Sometimes, employers forget how large their hiring pool actually is. This makes them overlook the countless opportunities candidates have to interact with their company. To ensure a positive experience for all, you need to understand where all these job seekers are coming from. 

So let's talk about the candidate journey: what it is, how you can map it, and tips for how to improve the candidate experience so that all applicants feel seen and heard.

What is the candidate journey?

A candidate journey is the path a prospective employee takes toward finding and getting a job. 

It's often compared to the customer journey toward purchasing a good or service. If you need a new pair of pants, you may think about whether they should be jeans, slacks, joggers, etc…, then learn about all the different brands, then read product reviews, then ask friends for advice, and finally decide if (and where) you want to buy them.

Job seekers have a similar journey. Take Zoe, our hypothetical candidate who's spent two years at her current role and is considering a change. She'll mention to friends that she's on the job hunt, consult LinkedIn and other social media feeds, research roles on message boards and company websites, interview for different jobs, and ultimately decide on one of them based on her candidate experience

The journey starts before the candidate applies to any jobs. Then it doesn't end until after they've accepted a role and finished onboarding.

This path is often depicted as a funnel (similar to the sales funnel) because the hiring pool dwindles as people advance through stages of the journey — going from leads to candidates to hires. 

The 6 Stages of the candidate journey

Below is each stage, along with a glimpse into our candidate Zoe's thought process. 

  • Awareness. What jobs are out there? What is this company?
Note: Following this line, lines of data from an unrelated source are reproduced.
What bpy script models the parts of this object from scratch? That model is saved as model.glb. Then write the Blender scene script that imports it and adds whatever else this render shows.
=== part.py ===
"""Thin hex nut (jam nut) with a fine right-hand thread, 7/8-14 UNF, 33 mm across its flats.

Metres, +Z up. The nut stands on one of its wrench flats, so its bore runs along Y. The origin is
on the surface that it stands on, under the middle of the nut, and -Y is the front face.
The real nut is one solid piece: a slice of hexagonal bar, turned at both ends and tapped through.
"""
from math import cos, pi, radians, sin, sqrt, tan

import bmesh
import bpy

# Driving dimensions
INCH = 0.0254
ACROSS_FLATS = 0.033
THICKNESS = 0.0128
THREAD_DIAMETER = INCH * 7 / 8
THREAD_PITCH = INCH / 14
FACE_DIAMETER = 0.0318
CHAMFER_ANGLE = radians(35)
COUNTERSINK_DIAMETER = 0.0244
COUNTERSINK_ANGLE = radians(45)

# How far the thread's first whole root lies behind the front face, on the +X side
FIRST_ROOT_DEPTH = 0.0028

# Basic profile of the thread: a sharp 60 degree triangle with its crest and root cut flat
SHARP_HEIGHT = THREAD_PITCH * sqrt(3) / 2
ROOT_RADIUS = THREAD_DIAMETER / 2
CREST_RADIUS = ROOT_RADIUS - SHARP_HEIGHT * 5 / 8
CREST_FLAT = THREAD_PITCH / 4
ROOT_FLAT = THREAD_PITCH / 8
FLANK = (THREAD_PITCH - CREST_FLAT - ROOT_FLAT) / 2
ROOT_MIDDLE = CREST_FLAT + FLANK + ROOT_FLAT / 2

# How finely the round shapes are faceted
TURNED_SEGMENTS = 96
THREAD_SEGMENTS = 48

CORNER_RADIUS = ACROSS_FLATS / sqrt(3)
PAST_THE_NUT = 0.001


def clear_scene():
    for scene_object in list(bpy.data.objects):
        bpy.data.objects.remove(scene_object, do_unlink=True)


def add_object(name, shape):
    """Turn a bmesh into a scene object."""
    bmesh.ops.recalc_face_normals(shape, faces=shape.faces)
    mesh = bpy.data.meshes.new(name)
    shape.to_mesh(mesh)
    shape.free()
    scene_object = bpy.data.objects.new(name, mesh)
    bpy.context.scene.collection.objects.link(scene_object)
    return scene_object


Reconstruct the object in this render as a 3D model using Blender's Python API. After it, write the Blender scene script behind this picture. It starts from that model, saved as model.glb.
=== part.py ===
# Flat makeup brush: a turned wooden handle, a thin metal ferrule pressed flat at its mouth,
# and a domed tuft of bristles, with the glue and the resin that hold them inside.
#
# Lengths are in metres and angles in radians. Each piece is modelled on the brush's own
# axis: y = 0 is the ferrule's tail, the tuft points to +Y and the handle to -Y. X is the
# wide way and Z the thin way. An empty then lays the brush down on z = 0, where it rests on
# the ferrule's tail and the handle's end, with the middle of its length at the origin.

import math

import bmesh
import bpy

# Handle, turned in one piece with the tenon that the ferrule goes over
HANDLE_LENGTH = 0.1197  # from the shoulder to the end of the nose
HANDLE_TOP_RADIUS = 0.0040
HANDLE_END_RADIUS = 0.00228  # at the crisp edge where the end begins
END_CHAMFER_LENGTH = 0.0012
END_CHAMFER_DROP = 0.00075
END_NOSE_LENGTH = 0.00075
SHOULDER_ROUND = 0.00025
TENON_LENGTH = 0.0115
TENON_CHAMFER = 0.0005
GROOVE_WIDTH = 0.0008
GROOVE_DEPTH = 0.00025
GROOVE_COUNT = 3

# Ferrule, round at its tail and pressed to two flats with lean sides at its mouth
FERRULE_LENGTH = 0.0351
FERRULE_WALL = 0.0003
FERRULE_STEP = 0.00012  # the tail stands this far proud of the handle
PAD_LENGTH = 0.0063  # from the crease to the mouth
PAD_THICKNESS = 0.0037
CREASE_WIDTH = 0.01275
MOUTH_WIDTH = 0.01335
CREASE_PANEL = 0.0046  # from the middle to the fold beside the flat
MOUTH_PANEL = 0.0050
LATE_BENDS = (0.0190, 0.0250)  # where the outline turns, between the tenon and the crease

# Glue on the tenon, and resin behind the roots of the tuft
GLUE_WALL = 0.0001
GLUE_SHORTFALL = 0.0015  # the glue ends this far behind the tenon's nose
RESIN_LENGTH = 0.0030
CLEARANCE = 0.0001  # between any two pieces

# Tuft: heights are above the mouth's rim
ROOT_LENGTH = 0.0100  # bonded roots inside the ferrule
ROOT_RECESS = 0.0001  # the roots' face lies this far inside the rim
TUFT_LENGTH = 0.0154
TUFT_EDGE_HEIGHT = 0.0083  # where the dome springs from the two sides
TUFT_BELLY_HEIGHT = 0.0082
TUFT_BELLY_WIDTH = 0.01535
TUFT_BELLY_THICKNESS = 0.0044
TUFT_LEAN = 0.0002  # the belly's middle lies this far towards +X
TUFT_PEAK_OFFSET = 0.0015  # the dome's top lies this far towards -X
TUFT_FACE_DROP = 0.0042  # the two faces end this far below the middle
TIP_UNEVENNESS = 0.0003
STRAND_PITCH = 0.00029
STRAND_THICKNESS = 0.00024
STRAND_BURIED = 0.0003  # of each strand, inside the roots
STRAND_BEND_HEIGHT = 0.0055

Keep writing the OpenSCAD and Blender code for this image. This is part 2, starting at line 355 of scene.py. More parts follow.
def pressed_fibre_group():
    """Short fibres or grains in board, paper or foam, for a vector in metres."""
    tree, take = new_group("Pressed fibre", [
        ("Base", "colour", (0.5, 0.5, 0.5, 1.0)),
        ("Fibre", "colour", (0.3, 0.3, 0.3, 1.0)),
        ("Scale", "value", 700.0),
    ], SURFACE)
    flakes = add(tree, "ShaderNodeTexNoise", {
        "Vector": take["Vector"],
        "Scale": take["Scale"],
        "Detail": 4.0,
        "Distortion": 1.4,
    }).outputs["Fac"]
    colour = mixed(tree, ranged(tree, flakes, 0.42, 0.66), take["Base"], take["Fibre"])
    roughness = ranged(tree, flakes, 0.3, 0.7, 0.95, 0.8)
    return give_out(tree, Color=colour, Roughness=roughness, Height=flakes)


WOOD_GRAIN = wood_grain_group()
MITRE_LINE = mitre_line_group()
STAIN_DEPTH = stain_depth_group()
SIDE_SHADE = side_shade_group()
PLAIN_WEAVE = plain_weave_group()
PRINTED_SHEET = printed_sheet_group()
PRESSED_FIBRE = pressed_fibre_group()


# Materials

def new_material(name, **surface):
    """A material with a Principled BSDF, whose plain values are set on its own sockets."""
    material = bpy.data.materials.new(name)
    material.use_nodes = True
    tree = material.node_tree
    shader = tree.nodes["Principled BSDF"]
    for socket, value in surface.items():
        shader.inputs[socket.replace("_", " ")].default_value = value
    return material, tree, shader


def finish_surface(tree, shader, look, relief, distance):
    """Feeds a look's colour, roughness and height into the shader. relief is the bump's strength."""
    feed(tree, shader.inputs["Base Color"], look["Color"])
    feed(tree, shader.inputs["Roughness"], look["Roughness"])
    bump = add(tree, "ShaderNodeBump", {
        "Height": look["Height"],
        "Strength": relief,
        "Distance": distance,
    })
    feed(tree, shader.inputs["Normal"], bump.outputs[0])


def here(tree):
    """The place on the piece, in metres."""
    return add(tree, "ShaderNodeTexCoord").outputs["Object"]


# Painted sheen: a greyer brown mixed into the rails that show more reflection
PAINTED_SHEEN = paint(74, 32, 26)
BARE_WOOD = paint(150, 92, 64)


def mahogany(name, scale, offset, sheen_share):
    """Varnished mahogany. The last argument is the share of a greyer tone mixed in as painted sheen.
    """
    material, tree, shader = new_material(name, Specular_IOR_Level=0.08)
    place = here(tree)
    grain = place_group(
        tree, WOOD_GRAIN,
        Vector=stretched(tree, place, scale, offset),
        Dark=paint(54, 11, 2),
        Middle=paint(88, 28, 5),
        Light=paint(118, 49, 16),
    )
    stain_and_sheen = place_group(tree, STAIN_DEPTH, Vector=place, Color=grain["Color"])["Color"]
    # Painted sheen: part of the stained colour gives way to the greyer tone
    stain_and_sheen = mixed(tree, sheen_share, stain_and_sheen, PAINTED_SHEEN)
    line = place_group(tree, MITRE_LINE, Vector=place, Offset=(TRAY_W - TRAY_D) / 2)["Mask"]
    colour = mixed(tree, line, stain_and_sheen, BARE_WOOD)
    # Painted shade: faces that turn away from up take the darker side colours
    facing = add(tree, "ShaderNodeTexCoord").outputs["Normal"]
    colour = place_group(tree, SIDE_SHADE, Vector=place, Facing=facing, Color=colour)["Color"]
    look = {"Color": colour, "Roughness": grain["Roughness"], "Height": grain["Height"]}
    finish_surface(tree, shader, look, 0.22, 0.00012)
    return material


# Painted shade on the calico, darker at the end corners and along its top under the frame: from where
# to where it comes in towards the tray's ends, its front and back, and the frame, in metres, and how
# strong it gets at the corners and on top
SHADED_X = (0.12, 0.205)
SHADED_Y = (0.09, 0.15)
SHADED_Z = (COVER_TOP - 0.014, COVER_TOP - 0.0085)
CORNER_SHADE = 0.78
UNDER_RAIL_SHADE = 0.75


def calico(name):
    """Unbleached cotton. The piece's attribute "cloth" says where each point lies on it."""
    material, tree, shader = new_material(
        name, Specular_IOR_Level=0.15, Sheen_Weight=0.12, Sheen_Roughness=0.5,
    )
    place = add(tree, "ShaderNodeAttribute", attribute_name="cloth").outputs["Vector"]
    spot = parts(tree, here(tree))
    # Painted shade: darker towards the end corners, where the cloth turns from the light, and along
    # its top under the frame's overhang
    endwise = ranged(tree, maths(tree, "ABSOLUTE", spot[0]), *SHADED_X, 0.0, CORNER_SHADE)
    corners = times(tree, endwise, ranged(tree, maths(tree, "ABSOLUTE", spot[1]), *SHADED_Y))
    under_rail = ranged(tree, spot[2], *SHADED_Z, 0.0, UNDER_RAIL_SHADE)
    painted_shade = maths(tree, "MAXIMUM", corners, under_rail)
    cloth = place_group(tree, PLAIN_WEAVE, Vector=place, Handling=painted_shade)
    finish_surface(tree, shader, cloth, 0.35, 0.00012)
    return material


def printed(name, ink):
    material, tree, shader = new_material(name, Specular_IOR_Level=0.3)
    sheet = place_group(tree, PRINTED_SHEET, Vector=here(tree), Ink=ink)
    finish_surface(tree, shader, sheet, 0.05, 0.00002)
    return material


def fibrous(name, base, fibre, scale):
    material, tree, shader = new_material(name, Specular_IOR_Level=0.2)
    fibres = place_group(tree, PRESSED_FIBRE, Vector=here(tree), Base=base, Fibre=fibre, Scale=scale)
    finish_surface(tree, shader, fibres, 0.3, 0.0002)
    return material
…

What do they do?

  • Consideration. What makes me a good fit here? What value can I bring to the company?

  • Interest. What makes this company stand out? Is this somewhere I can see myself growing?

  • Application. Has anyone looked at my online job application? Did I get an interview? How can I nail it?
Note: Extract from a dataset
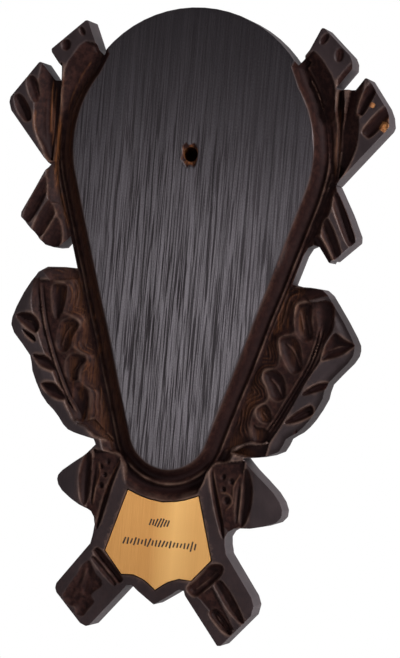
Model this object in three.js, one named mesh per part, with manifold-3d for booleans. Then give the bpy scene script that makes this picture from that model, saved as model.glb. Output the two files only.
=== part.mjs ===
// Carved oak board for mounting a pair of antlers, with a brass engraving plate let into its foot.
// Millimetres, +Z up. The front faces -Y and the flat back lies on y = 0, which is the wall.
// The origin is on the back, on the centreline, at the centre of the round head of the board.
import * as THREE from 'three';
import { mergeVertices } from 'three/addons/utils/BufferGeometryUtils.js';
import Module from 'manifold-3d';

const wasm = await Module();
wasm.setup();

// Driving dimensions of the board
const boardThickness = 20;
const crownRadius = 57.7;           // round head, about the origin
const fieldRadius = 58.5;           // head of the flat teardrop field
const fieldTipRadius = 19.5;        // foot of the field
const fieldLength = 133;            // between the centres of those two arcs
const fieldDrop = 9.5;              // centre of the field's head below the origin
const coveWidth = 6.4;              // hollow moulding round the field
const coveDepth = 6.2;
const ridgeWidth = 1.2;             // thin worn line outside the cove
const ridgeDepth = 5;
const strandWidth = 2.6;            // what is left of the board outside the ridge

// Driving dimensions of the holes
const screwDiameter = 7;            // for the screw that holds the trophy
const screwDown = 12;               // below the origin
const screwOffset = -0.9;           // bored a little left of the centreline
const screwHeadDiameter = 13;       // countersink in the back
const screwHeadDepth = 4;
const hangerDiameter = 9;           // blind hole in the back for the wall nail
const hangerDepth = 9;
const hangerUp = 34;                // above the origin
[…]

  • Selection. Are they interested in hiring me? Does it still seem like a place I'd want to work?

  • Hire. Thanks for the offer — I'll take it!

Why does the candidate journey matter?

Hiring is a two-way street. Your best candidates are likely weighing a slew of other job openings, and they're judging whether they fit within your company with the same rigor your company uses to judge their candidacy. 

That's why their hiring experience is so important. In fact, 67% of job seekers reported a negative candidate experience in the last year, and 58% declined a job offer because of it

And a lousy candidate experience is almost always due to a long, tricky, and inconvenient journey. Anytime a prospective employee wades through a disorganized interview process, discovers the role's real responsibilities don't match the job description, or feels iffy about company culture — it likely means their journey wasn't planned out properly. 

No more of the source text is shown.